The standby doesn't reach consistency before it sees the end-of-backup
record written by pg_stop_backup(), but it does replay up to the last
WAL segment, and connect to the master.

Not sure if that's useful in real life, but there could be situations
where restore_command isn't totally reliable, for example, and it's good
to keep trying.

--
Heikki Linnakangas
EnterpriseDB http://www.enterprisedb.com

--
Sent via pgsql-hackers mailing list (pgsql-hackers(a)postgresql.org)
To make changes to your subscription:
http://www.postgresql.org/mailpref/pgsql-hackers

From: Robert Haas on
On Wed, Mar 31, 2010 at 5:23 PM, Heikki Linnakangas
<heikki.linnakangas(a)enterprisedb.com> wrote:
> Robert Haas wrote:
>> Is it reasonable to think that we can find a way to make it not print
>> the duplicate messages over and over again?
>>
>> LOG:  record with zero length at 0/3006B28
>>
>> Maybe only print that if the location has advanced since the last such message?
>
> Yeah, seems reasonable.
>
>> Should we make it shut down if it can't immediately read enough WAL to
>> get to a consistent state, or just figure it's the user's job to fix
>> it?
>
> I'd say no. In testing, I have done this many times:
>
> pg_start_backup()
> copy data directory to server
> create recovery.conf
> Start standby server.
> pg_stop_backup()
>
> The standby doesn't reach consistency before it sees the end-of-backup
> record written by pg_stop_backup(), but it does replay up to the last
> WAL segment, and connect to the master.
>
> Not sure if that's useful in real life, but there could be situations
> where restore_command isn't totally reliable, for example, and it's good
> to keep trying.

I was only thinking of doing it in the case where there's no
primary_conninfo or restore_command.

....Robert

--
Sent via pgsql-hackers mailing list (pgsql-hackers(a)postgresql.org)
To make changes to your subscription:
http://www.postgresql.org/mailpref/pgsql-hackers

From: Fujii Masao on
On Thu, Apr 1, 2010 at 6:04 AM, Robert Haas <robertmhaas(a)gmail.com> wrote:
>> I wouldn't recommend setting up a standby server like that, but it's not
>> totally unreasonable. So the standby always has a potential source of
>> WAL, pg_xlog.
>
> OK.

OK, too. I turn down the patch.

> Is it reasonable to think that we can find a way to make it not print
> the duplicate messages over and over again?
>
> LOG:  record with zero length at 0/3006B28
>
> Maybe only print that if the location has advanced since the last such message?

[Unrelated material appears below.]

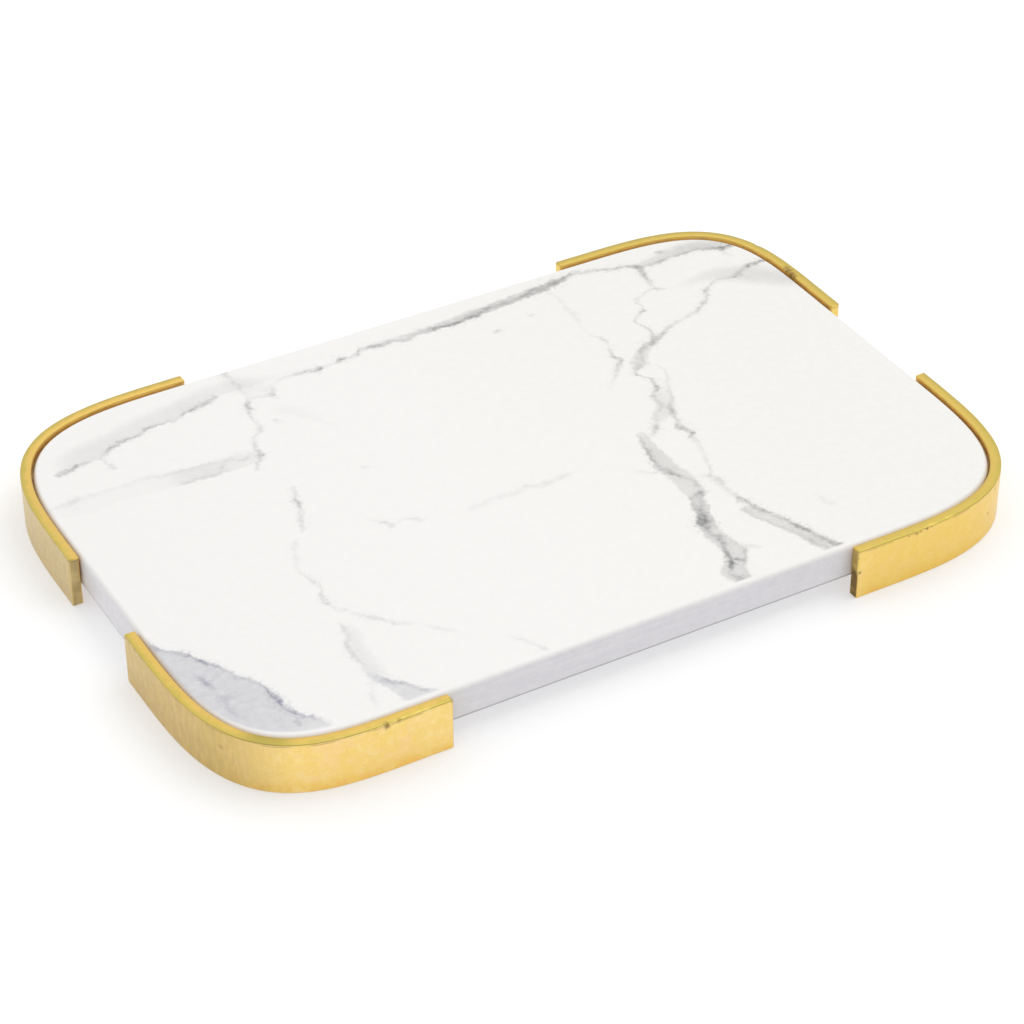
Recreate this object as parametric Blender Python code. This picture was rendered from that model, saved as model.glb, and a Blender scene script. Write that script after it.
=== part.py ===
"""Dresser vanity tray: a marble slab carried at its corners by four bent brass bands.

Metres, +Z up. The origin is on the surface that the tray stands on, under the middle of the tray.
+X runs along the long edge and +Y towards the back.
"""

import math

import bmesh
import bpy

# Overall size of the tray, measured over the outside of the brass bands.
TRAY_LENGTH = 0.305
TRAY_WIDTH = 0.205

# Brass flat bar, standing on edge. It is foot and rim at once.
BAR_HEIGHT = 0.019
BAR_THICKNESS = 0.0038
BAR_BROKEN_EDGE = 0.0003

# Marble slab, held between the bands and clear of the surface below it.
SLAB_THICKNESS = 0.012
SLAB_BELOW_RIM = 0.0004
SLAB_TOP_EASING = 0.0018
SLAB_BOTTOM_EASING = 0.0007
EASING_STEPS = 4

# Adhesive bed between each band and the slab's edge.
FACE_GAP = 0.0002
BED_THICKNESS = 0.0002
BED_SHORT_OF_BAND_END = 0.004
BED_CLEAR_OF_EASING = 0.0006

# The corner bend: |x / reach_x|^n + |y / reach_y|^n = 1, a squared-off curve that runs out into
# straight arms.
CORNER_EXPONENT = 3.4
CORNER_STEPS = 22

# Hand-bent bands, so each differs a little. side says which corner; reach is how far the bend runs
# back along each edge; the arms are measured from the outside of the corner.
BANDS = {
    "front_left": {"side": (-1, -1), "reach": (0.061, 0.076), "arm": (0.074, 0.080)},
    "front_right": {"side": (1, -1), "reach": (0.073, 0.075), "arm": (0.081, 0.076)},
    "rear_right": {"side": (1, 1), "reach": (0.066, 0.062), "arm": (0.075, 0.077)},
    "rear_left": {"side": (-1, 1), "reach": (0.076, 0.075), "arm": (0.077, 0.081)},
}

SLAB_TOP = BAR_HEIGHT - SLAB_BELOW_RIM
SLAB_UNDERSIDE = SLAB_TOP - SLAB_THICKNESS
BED_INSET = BAR_THICKNESS + FACE_GAP
SLAB_INSET = BED_INSET + BED_THICKNESS + FACE_GAP

WELD_DISTANCE = 0.00001
SHARP_ANGLE = math.radians(40)
FLAT_ANGLE = math.radians(0.05)


def clear_scene():
    for obj in list(bpy.data.objects):
        bpy.data.objects.remove(obj)


def new_collection(name):
    collection = bpy.data.collections.new(name)
    bpy.context.scene.collection.children.link(collection)
    return collection


def principled_material(name, colour, roughness, metallic):
    material = bpy.data.materials.new(name)
    material.use_nodes = True
    shader = material.node_tree.nodes["Principled BSDF"]
    shader.inputs["Base Color"].default_value = (*colour, 1.0)
    shader.inputs["Roughness"].default_value = roughness
    shader.inputs["Metallic"].default_value = metallic
    return material


def bend_points(reach, inset):
    """The corner bend, from the end on the short edge to the end on the long edge.

    Measured back from the outside of the corner, so both coordinates are zero or less. The points
    follow the angle of the outward normal, so a curve inset by any amount stays parallel.
    """
    reach_x, reach_y = reach
    power = 1.0 / (CORNER_EXPONENT - 1.0)
    points = []
    for step in range(CORNER_STEPS + 1):
        angle = 0.5 * math.pi * math.sin(0.5 * math.pi * step / CORNER_STEPS) ** 2
        across = (reach_x * math.cos(angle)) ** power if step < CORNER_STEPS else 0.0
        along = (reach_y * math.sin(angle)) ** power
        span = (across**CORNER_EXPONENT + along**CORNER_EXPONENT) ** (1.0 / CORNER_EXPONENT)
        x = reach_x * (across / span - 1.0) - inset * math.cos(angle)
        y = reach_y * (along / span - 1.0) - inset * math.sin(angle)
        points.append((x, y))
    return points


def strip_outline(band, outer_inset, inner_inset, short_of_end):
    """Plan of a strip that follows one corner, in the corner's own frame."""
    side_x, side_y = band["side"]
    arm_x, arm_y = (arm - short_of_end for arm in band["arm"])
    outer = bend_points(band["reach"], outer_inset)
    inner = bend_points(band["reach"], inner_inset)
    outer = [(-outer_inset, -arm_y), *outer, (-arm_x, -outer_inset)]
    inner = [(-inner_inset, -arm_y), *inner, (-arm_x, -inner_inset)]
    outline = outer + inner[::-1]
    return [(side_x * x, side_y * y) for x, y in outline]


def slab_outline():
    """Plan of the slab: the four inset bends, joined by straight edges."""
    outline = []
    for band in BANDS.values():
        side_x, side_y = band["side"]
        corner_x, corner_y = corner_of(band)
        bend = bend_points(band["reach"], SLAB_INSET)
        if side_x * side_y < 0:
            bend.reverse()
        outline += [(corner_x + side_x * x, corner_y + side_y * y) for x, y in bend]
    return outline


def corner_of(band):
    side_x, side_y = band["side"]
    return side_x * TRAY_LENGTH / 2, side_y * TRAY_WIDTH / 2


def plate(name, outline, thickness, location, collection):
    """A flat outline given its thickness. It rises from the object's origin."""
    curve = bpy.data.curves.new(name, "CURVE")
    curve.dimensions = "2D"
    curve.fill_mode = "BOTH"
    curve.extrude = thickness / 2
    spline = curve.splines.new("POLY")
    spline.points.add(len(outline) - 1)
    for point, (x, y) in zip(spline.points, outline):
        point.co = (x, y, 0.0, 1.0)
    spline.use_cyclic_u = True

    guide = bpy.data.objects.new(name + "_outline", curve)
    collection.objects.link(guide)
    graph = bpy.context.evaluated_depsgraph_get()
    mesh = bpy.data.meshes.new_from_object(guide.evaluated_get(graph))
    bpy.data.objects.remove(guide)
    mesh.name = name

    shape = bmesh.new()
    shape.from_mesh(mesh)
    bmesh.ops.translate(shape, verts=shape.verts, vec=(0.0, 0.0, thickness / 2))
    bmesh.ops.remove_doubles(shape, verts=shape.verts, dist=WELD_DISTANCE)
    bmesh.ops.dissolve_limit(
        shape, angle_limit=FLAT_ANGLE, verts=shape.verts, edges=shape.edges
    )
    bmesh.ops.recalc_face_normals(shape, faces=shape.faces)
    shape.to_mesh(mesh)
    shape.free()

    obj = bpy.data.objects.new(name, mesh)
    obj.location = location
    collection.objects.link(obj)
    return obj


def bevel_edges(obj, width, segments, wanted):
    shape = bmesh.new()
    shape.from_mesh(obj.data)
    edges = [edge for edge in shape.edges if wanted(edge)]
    bmesh.ops.bevel(
        shape,
        geom=edges,
        offset=width,
        offset_type="OFFSET",
        segments=segments,
        profile=0.5,
        affect="EDGES",
        clamp_overlap=True,
    )
    shape.to_mesh(obj.data)
    shape.free()


def is_sharp(edge):
    return len(edge.link_faces) == 2 and edge.calc_face_angle() > SHARP_ANGLE


def is_rim_at(height):
    """Picks the edges that run round a plate at this height above its origin."""

    def test(edge):
        return is_sharp(edge) and all(abs(vert.co.z - height) < WELD_DISTANCE for vert in edge.verts)

    return test


def finish(obj, material, parent):
    obj.data.materials.clear()
    obj.data.materials.append(material)
    obj.data.shade_smooth()
    obj.data.set_sharp_from_angle(angle=math.radians(30))
    obj.parent = parent
    return obj


def make_slab(collection, material, parent):
    location = (0.0, 0.0, SLAB_UNDERSIDE)
    slab = plate("marble_slab", slab_outline(), SLAB_THICKNESS, location, collection)
    bevel_edges(slab, SLAB_BOTTOM_EASING, 1, is_rim_at(0.0))
    bevel_edges(slab, SLAB_TOP_EASING, EASING_STEPS, is_rim_at(SLAB_THICKNESS))
    return finish(slab, material, parent)


def make_band(name, band, collection, material, parent):
    outline = strip_outline(band, 0.0, BAR_THICKNESS, 0.0)
    location = (*corner_of(band), 0.0)
    bar = plate("brass_band_" + name, outline, BAR_HEIGHT, location, collection)
    bevel_edges(bar, BAR_BROKEN_EDGE, 1, is_sharp)
    return finish(bar, material, parent)


def make_bed(name, band, collection, material, parent):
    """The thin bed of adhesive, behind the band and clear of the slab's eased edges."""
    low = SLAB_UNDERSIDE + SLAB_BOTTOM_EASING + BED_CLEAR_OF_EASING
    high = SLAB_TOP - SLAB_TOP_EASING - BED_CLEAR_OF_EASING
    outline = strip_outline(band, BED_INSET, BED_INSET + BED_THICKNESS, BED_SHORT_OF_BAND_END)
    location = (*corner_of(band), low)
    bed = plate("adhesive_bed_" + name, outline, high - low, location, collection)
    return finish(bed, material, parent)


def main():
    clear_scene()
    parts = new_collection("dresser_vanity_tray")
    marble = principled_material("white_marble", (0.91, 0.91, 0.90), 0.22, 0.0)
    brass = principled_material("raw_brass", (0.86, 0.60, 0.22), 0.38, 1.0)
    adhesive = principled_material("epoxy_adhesive", (0.72, 0.68, 0.58), 0.45, 0.0)

    centre = bpy.data.objects.new("tray_centre", None)
    parts.objects.link(centre)

    make_slab(parts, marble, centre)
    for name, band in BANDS.items():
        make_band(name, band, parts, brass, centre)
        make_bed(name, band, parts, adhesive, centre)


main()
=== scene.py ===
"""Looks of the dresser vanity tray: a veined marble slab carried by four bent brass corner bands.

Metres, +Z up, +X along the long edge, +Y to the back. The frame gives where the pieces are and how big.
The bends and the bar's thickness repeat the CAD's values. Veins and marks are given in
millimetres from the middle of the tray.
"""

import math

import bmesh
import bpy
from mathutils import Matrix, Vector, noise


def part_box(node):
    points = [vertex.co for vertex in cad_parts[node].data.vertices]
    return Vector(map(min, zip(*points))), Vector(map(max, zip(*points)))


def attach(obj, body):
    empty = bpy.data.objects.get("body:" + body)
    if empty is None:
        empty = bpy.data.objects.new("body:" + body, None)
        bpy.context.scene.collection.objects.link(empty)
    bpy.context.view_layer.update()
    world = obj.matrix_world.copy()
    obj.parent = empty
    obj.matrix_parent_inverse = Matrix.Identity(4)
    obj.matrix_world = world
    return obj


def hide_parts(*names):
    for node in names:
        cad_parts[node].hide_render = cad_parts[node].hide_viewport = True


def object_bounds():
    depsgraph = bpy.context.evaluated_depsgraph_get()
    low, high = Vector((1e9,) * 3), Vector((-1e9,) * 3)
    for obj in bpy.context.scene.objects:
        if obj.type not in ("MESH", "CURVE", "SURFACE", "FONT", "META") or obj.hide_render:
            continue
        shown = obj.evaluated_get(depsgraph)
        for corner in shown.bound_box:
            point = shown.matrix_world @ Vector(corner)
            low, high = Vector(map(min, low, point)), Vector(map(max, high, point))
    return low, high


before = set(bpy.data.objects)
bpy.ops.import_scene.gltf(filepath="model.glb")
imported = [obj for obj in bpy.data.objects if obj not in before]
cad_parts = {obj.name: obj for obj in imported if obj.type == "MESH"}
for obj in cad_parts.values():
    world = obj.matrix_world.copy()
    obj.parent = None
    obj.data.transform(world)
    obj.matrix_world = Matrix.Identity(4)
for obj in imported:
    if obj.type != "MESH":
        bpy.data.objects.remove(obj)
cad_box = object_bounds()

MM = 0.001

# Which way each corner faces, and how far its bend runs back along x and y, as in the CAD.
CORNERS = {
    "front_left": {"side": (-1, -1), "reach": (0.061, 0.076)},
    "front_right": {"side": (1, -1), "reach": (0.073, 0.075)},
    "rear_right": {"side": (1, 1), "reach": (0.066, 0.062)},
    "rear_left": {"side": (-1, 1), "reach": (0.076, 0.075)},
}
CORNER_EXPONENT = 3.4
BAR_THICKNESS = 0.0038

TRAY_LOW = Vector(cad_box[0])
TRAY_HIGH = Vector(cad_box[1])
SLAB_LOW, SLAB_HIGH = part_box("marble_slab")
SLAB_INSET = TRAY_HIGH.x - SLAB_HIGH.x

# The slab's eased edges.
TOP_EASING = 0.0016
TOP_DROP = 0.0024
BOTTOM_EASING = 0.0007
# Veins stop this far inside the slab's edge, and further still along the front.
BARE_MARGIN = 0.0007
BARE_MARGIN_IN_FRONT = 0.0021

# The bar's rounded edge, how far its faces waver, a nick's width, and the gap between sections.
BAR_EDGE = 0.00045
BAR_WAVER = 0.00005
NICK_BITE = 0.0007
BAND_SPACING = 0.0009

# How far the bead stands past the CAD's bed, its hollow, its change in height, and the gap between sections.
BEAD_PROUD = 0.0003
BEAD_HOLLOW = 0.0002
BEAD_SAG = 0.0004
BEAD_SPACING = 0.0015


# ---------------------------------------------------------------- outline of the tray

def bend_point(reach, angle):
    """A point of the corner bend and its outward normal, from the outside of the corner."""
    reach_x, reach_y = reach
    power = 1.0 / (CORNER_EXPONENT - 1.0)
    across = (reach_x * max(math.cos(angle), 0.0)) ** power
    along = (reach_y * max(math.sin(angle), 0.0)) ** power
    span = (across**CORNER_EXPONENT + along**CORNER_EXPONENT) ** (1.0 / CORNER_EXPONENT)
    place = Vector((reach_x * (across / span - 1.0), reach_y * (along / span - 1.0)))
    return place, Vector((math.cos(angle), math.sin(angle)))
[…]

Agreed. But what log message is repeated depends on the situation.
So message without any location might be output. BTW, In my testing,
the following message was repeated.

LOG: invalid magic number 0000 in log file 0, segment 14, offset 9617408

> Should we make it shut down if it can't immediately read enough WAL to
> get to a consistent state, or just figure it's the user's job to fix
> it?

I think that it's difficult for the user to fix it. So I agree to shut
down the server in that case, i.e., throw a FATAL when an invalid WAL
record is found and recovery hasn't reached the safe starting point
even if neither primary_conninfo nor restore_command is given.

Regards,

--
Fujii Masao
NIPPON TELEGRAPH AND TELEPHONE CORPORATION
NTT Open Source Software Center

--
Sent via pgsql-hackers mailing list (pgsql-hackers(a)postgresql.org)
To make changes to your subscription:
http://www.postgresql.org/mailpref/pgsql-hackers

From: Robert Haas on
On Wed, Mar 31, 2010 at 9:01 PM, Fujii Masao <masao.fujii(a)gmail.com> wrote:
> Agreed. But what log message is repeated depends on the situation.
> So message without any location might be output. BTW, In my testing,
> the following message was repeated.
>
>    LOG:  invalid magic number 0000 in log file 0, segment 14, offset 9617408

Yeah, that's a pain in the neck. We need to think about a way to
avoid any of these messages repeating. Not sure how, off the top of
my head.

>> Should we make it shut down if it can't immediately read enough WAL to
>> get to a consistent state, or just figure it's the user's job to fix
>> it?
>
> I think that it's difficult for the user to fix it. So I agree to shut
> down the server in that case, i.e., throw a FATAL when an invalid WAL
> record is found and recovery hasn't reached the safe starting point
> even if neither primary_conninfo nor restore_command is given.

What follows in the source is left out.